### Supplied material

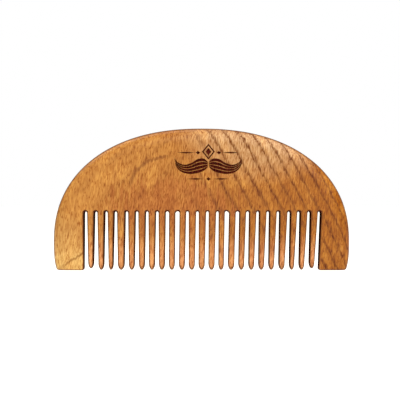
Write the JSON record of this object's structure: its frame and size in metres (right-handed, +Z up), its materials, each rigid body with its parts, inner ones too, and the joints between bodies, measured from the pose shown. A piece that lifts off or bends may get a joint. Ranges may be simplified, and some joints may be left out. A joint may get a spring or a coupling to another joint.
{
  "type": "beard comb",
  "caption": "Half-moon wooden beard comb: a rounded spine over a row of blunt, tapered teeth between broad end guards, with an engraved moustache ornament.",
  "frame": {"origin": "middle of the comb's footprint, level with the flat feet of the guards", "axes": "+X along the length, +Y through the thickness towards the plain back face, so the engraved face looks to -Y, +Z up from the teeth to the spine"},
  "size_m": [0.12, 0.008, 0.0575],
  "materials": {
    "wood": "oiled satin, burnt engraving and burnt slot walls"
  },
  "bodies": {
    "root": {"spine": "wood", "guard_left": "wood", "guard_right": "wood", "tooth_01": "wood", "tooth_02": "wood", "tooth_03": "wood", "tooth_04": "wood", "tooth_05": "wood", "tooth_06": "wood", "tooth_07": "wood", "tooth_08": "wood", "tooth_09": "wood", "tooth_10": "wood", "tooth_11": "wood", "tooth_12": "wood", "tooth_13": "wood", "tooth_14": "wood", "tooth_15": "wood", "tooth_16": "wood", "tooth_17": "wood", "tooth_18": "wood", "tooth_19": "wood", "tooth_20": "wood", "tooth_21": "wood", "tooth_22": "wood", "tooth_23": "wood"}
  },
  "joints": []
}
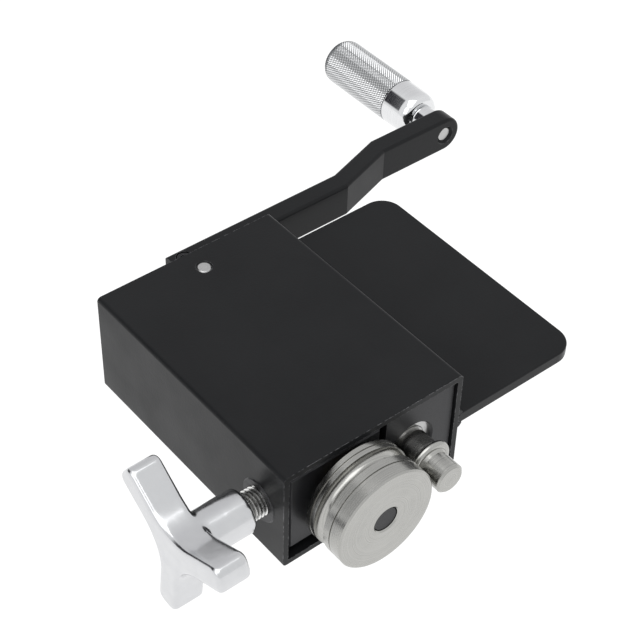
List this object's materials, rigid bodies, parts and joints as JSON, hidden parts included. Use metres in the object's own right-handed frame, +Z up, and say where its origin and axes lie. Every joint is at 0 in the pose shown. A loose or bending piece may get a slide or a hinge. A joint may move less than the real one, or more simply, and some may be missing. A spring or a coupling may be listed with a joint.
{
  "type": "tube bead roller",
  "caption": "Hand-cranked tube bead roller in a rectangular housing, with a vise plate, a grooved wheel, a beaded roller, a three-wing adjusting knob and a crank with a knurled grip.",
  "frame": {"origin": "middle of the vise plate's underside", "axes": "+Z up, square to the vise plate; +X out of the housing towards the plate's free edge; +Y along both roll axes, from the rolls towards the crank"},
  "size_m": [0.2077, 0.1928, 0.0476],
  "materials": {
    "black_coating": "satin black powder coat",
    "blackened_steel": "black oxide, oiled",
    "turned_steel": "turned and polished",
    "ground_steel": "ground",
    "zinc_steel": "bright zinc",
    "bronze": "sintered bronze, oiled",
    "polished_aluminium": "tumbled and polished casting",
    "knurled_aluminium": "turned, diamond knurled"
  },
  "bodies": {
    "housing": {"housing_tube": "black_coating", "vise_plate": "black_coating", "plate_welds": "black_coating", "drive_block": "blackened_steel", "drive_block_screws": "blackened_steel", "front_bearing_outer_ring": "ground_steel", "front_bearing_balls": "ground_steel", "front_bearing_shield": "ground_steel", "rear_bush": "bronze", "pivot_pin": "ground_steel", "screw_bush": "blackened_steel"},
    "swing": {"swing_block": "blackened_steel", "pivot_bushes": "bronze", "axle_bushes": "bronze", "pressure_pad": "ground_steel"},
    "wheel": {"bead_wheel": "turned_steel", "wheel_axle": "blackened_steel", "wheel_washer": "turned_steel", "axle_retaining_ring": "blackened_steel"},
    "drive": {"drive_spindle": "ground_steel", "bead_roller": "turned_steel", "roller_grub_screw": "blackened_steel", "front_bearing_inner_ring": "ground_steel", "spindle_collar": "turned_steel", "collar_grub_screw": "blackened_steel", "crank_arm": "black_coating", "crank_clamp_screw": "blackened_steel", "grip_spacer": "knurled_aluminium", "grip_pin": "ground_steel"},
    "grip": {"crank_grip": "knurled_aluminium"},
    "foot": {"pressure_foot": "ground_steel"},
    "adjuster": {"adjusting_screw": "zinc_steel", "knob": "polished_aluminium", "knob_grub_screw": "blackened_steel"}
  },
  "joints": [
    {"name": "crank_spin", "type": "hinge", "parent": "housing", "child": "drive", "pos_m": [-0.0453, 0, 0.00225], "axis": [0, 1, 0], "continuous": true},
    {"name": "grip_spin", "type": "hinge", "parent": "drive", "child": "grip", "pos_m": [0.0692, 0.0785, 0.00225], "axis": [0, 1, 0], "continuous": true},
    {"name": "screw_turn", "type": "hinge", "parent": "foot", "child": "adjuster", "pos_m": [-0.0963, -0.0364, 0.00225], "axis": [1, 0, 0], "range_deg": [-288, 273.6]},
    {"name": "foot_slide", "type": "slide", "parent": "housing", "child": "foot", "axis": [1, 0, 0], "range_m": [-0.00101, 0.00096]},
    {"name": "swing_pivot", "type": "hinge", "parent": "housing", "child": "swing", "pos_m": [-0.0602, 0.04, 0.00225], "axis": [0, 0, 1], "range_deg": [-0.76, 0.72]},
    {"name": "wheel_spin", "type": "hinge", "parent": "swing", "child": "wheel", "pos_m": [-0.0709, 0, 0.00225], "axis": [0, 1, 0], "continuous": true}
  ],
  "couplings": [
    {"joint": "foot_slide", "follows": "screw_turn", "m_per_rad": 0.00019894},
    {"joint": "swing_pivot", "follows": "screw_turn", "ratio": 0.002604}
  ]
}
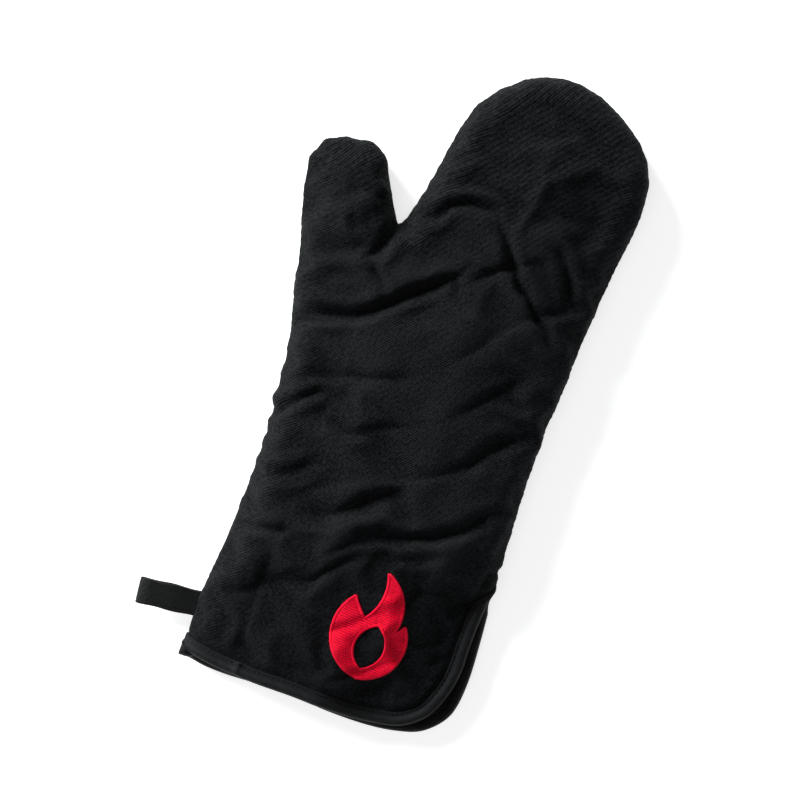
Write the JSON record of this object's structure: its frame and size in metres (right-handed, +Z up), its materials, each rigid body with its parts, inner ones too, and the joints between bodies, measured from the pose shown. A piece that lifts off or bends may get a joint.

### Task
Exactly as they are written, print the entries again.

### Completed task
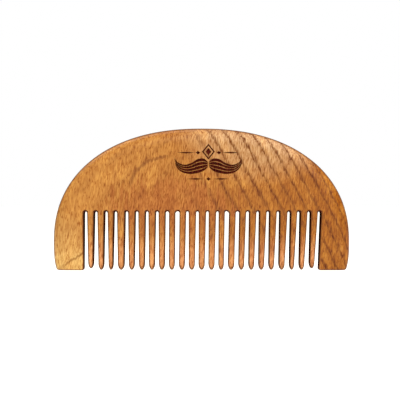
Write the JSON record of this object's structure: its frame and size in metres (right-handed, +Z up), its materials, each rigid body with its parts, inner ones too, and the joints between bodies, measured from the pose shown. A piece that lifts off or bends may get a joint. Ranges may be simplified, and some joints may be left out. A joint may get a spring or a coupling to another joint.
{
  "type": "beard comb",
  "caption": "Half-moon wooden beard comb: a rounded spine over a row of blunt, tapered teeth between broad end guards, with an engraved moustache ornament.",
  "frame": {"origin": "middle of the comb's footprint, level with the flat feet of the guards", "axes": "+X along the length, +Y through the thickness towards the plain back face, so the engraved face looks to -Y, +Z up from the teeth to the spine"},
  "size_m": [0.12, 0.008, 0.0575],
  "materials": {
    "wood": "oiled satin, burnt engraving and burnt slot walls"
  },
  "bodies": {
    "root": {"spine": "wood", "guard_left": "wood", "guard_right": "wood", "tooth_01": "wood", "tooth_02": "wood", "tooth_03": "wood", "tooth_04": "wood", "tooth_05": "wood", "tooth_06": "wood", "tooth_07": "wood", "tooth_08": "wood", "tooth_09": "wood", "tooth_10": "wood", "tooth_11": "wood", "tooth_12": "wood", "tooth_13": "wood", "tooth_14": "wood", "tooth_15": "wood", "tooth_16": "wood", "tooth_17": "wood", "tooth_18": "wood", "tooth_19": "wood", "tooth_20": "wood", "tooth_21": "wood", "tooth_22": "wood", "tooth_23": "wood"}
  },
  "joints": []
}
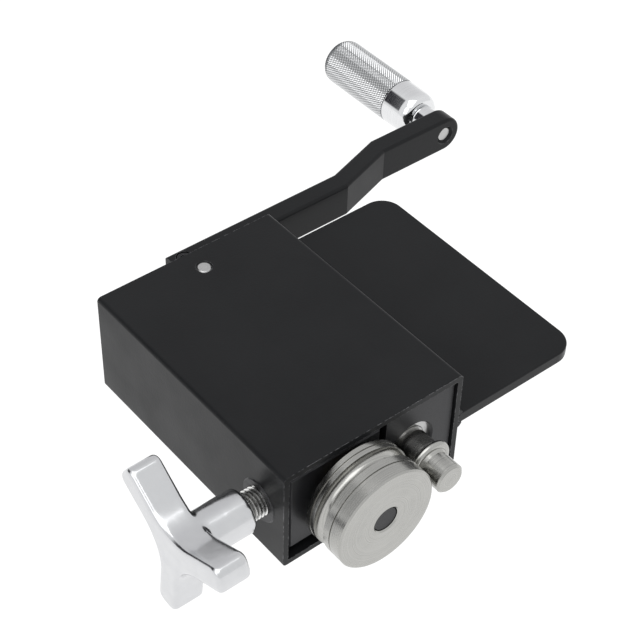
List this object's materials, rigid bodies, parts and joints as JSON, hidden parts included. Use metres in the object's own right-handed frame, +Z up, and say where its origin and axes lie. Every joint is at 0 in the pose shown. A loose or bending piece may get a slide or a hinge. A joint may move less than the real one, or more simply, and some may be missing. A spring or a coupling may be listed with a joint.
{
  "type": "tube bead roller",
  "caption": "Hand-cranked tube bead roller in a rectangular housing, with a vise plate, a grooved wheel, a beaded roller, a three-wing adjusting knob and a crank with a knurled grip.",
  "frame": {"origin": "middle of the vise plate's underside", "axes": "+Z up, square to the vise plate; +X out of the housing towards the plate's free edge; +Y along both roll axes, from the rolls towards the crank"},
  "size_m": [0.2077, 0.1928, 0.0476],
  "materials": {
    "black_coating": "satin black powder coat",
    "blackened_steel": "black oxide, oiled",
    "turned_steel": "turned and polished",
    "ground_steel": "ground",
    "zinc_steel": "bright zinc",
    "bronze": "sintered bronze, oiled",
    "polished_aluminium": "tumbled and polished casting",
    "knurled_aluminium": "turned, diamond knurled"
  },
  "bodies": {
    "housing": {"housing_tube": "black_coating", "vise_plate": "black_coating", "plate_welds": "black_coating", "drive_block": "blackened_steel", "drive_block_screws": "blackened_steel", "front_bearing_outer_ring": "ground_steel", "front_bearing_balls": "ground_steel", "front_bearing_shield": "ground_steel", "rear_bush": "bronze", "pivot_pin": "ground_steel", "screw_bush": "blackened_steel"},
    "swing": {"swing_block": "blackened_steel", "pivot_bushes": "bronze", "axle_bushes": "bronze", "pressure_pad": "ground_steel"},
    "wheel": {"bead_wheel": "turned_steel", "wheel_axle": "blackened_steel", "wheel_washer": "turned_steel", "axle_retaining_ring": "blackened_steel"},
    "drive": {"drive_spindle": "ground_steel", "bead_roller": "turned_steel", "roller_grub_screw": "blackened_steel", "front_bearing_inner_ring": "ground_steel", "spindle_collar": "turned_steel", "collar_grub_screw": "blackened_steel", "crank_arm": "black_coating", "crank_clamp_screw": "blackened_steel", "grip_spacer": "knurled_aluminium", "grip_pin": "ground_steel"},
    "grip": {"crank_grip": "knurled_aluminium"},
    "foot": {"pressure_foot": "ground_steel"},
    "adjuster": {"adjusting_screw": "zinc_steel", "knob": "polished_aluminium", "knob_grub_screw": "blackened_steel"}
  },
  "joints": [
    {"name": "crank_spin", "type": "hinge", "parent": "housing", "child": "drive", "pos_m": [-0.0453, 0, 0.00225], "axis": [0, 1, 0], "continuous": true},
    {"name": "grip_spin", "type": "hinge", "parent": "drive", "child": "grip", "pos_m": [0.0692, 0.0785, 0.00225], "axis": [0, 1, 0], "continuous": true},
    {"name": "screw_turn", "type": "hinge", "parent": "foot", "child": "adjuster", "pos_m": [-0.0963, -0.0364, 0.00225], "axis": [1, 0, 0], "range_deg": [-288, 273.6]},
    {"name": "foot_slide", "type": "slide", "parent": "housing", "child": "foot", "axis": [1, 0, 0], "range_m": [-0.00101, 0.00096]},
    {"name": "swing_pivot", "type": "hinge", "parent": "housing", "child": "swing", "pos_m": [-0.0602, 0.04, 0.00225], "axis": [0, 0, 1], "range_deg": [-0.76, 0.72]},
    {"name": "wheel_spin", "type": "hinge", "parent": "swing", "child": "wheel", "pos_m": [-0.0709, 0, 0.00225], "axis": [0, 1, 0], "continuous": true}
  ],
  "couplings": [
    {"joint": "foot_slide", "follows": "screw_turn", "m_per_rad": 0.00019894},
    {"joint": "swing_pivot", "follows": "screw_turn", "ratio": 0.002604}
  ]
}
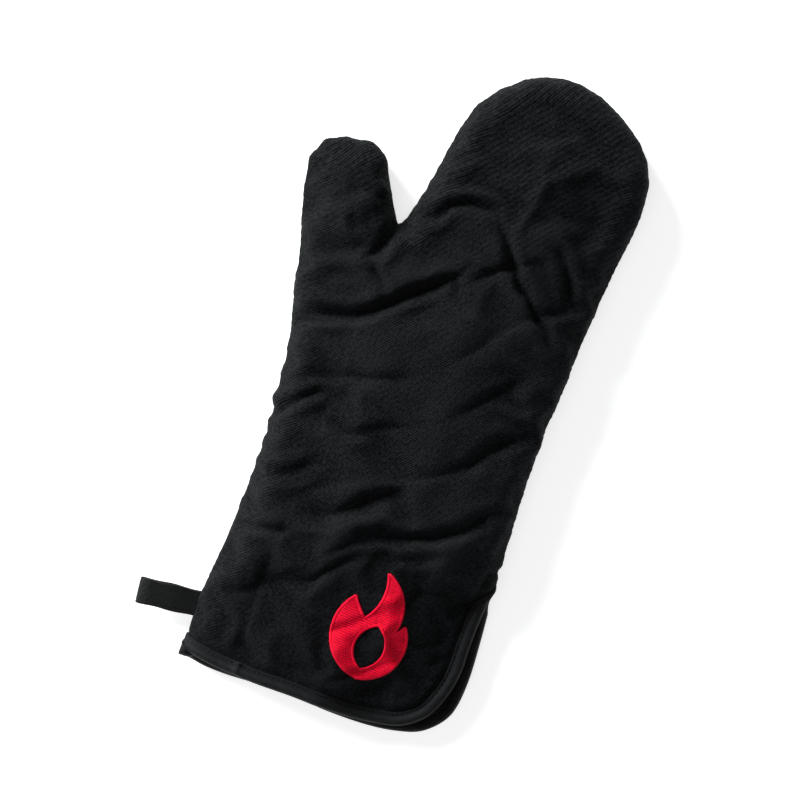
Write the JSON record of this object's structure: its frame and size in metres (right-handed, +Z up), its materials, each rigid body with its parts, inner ones too, and the joints between bodies, measured from the pose shown. A piece that lifts off or bends may get a joint.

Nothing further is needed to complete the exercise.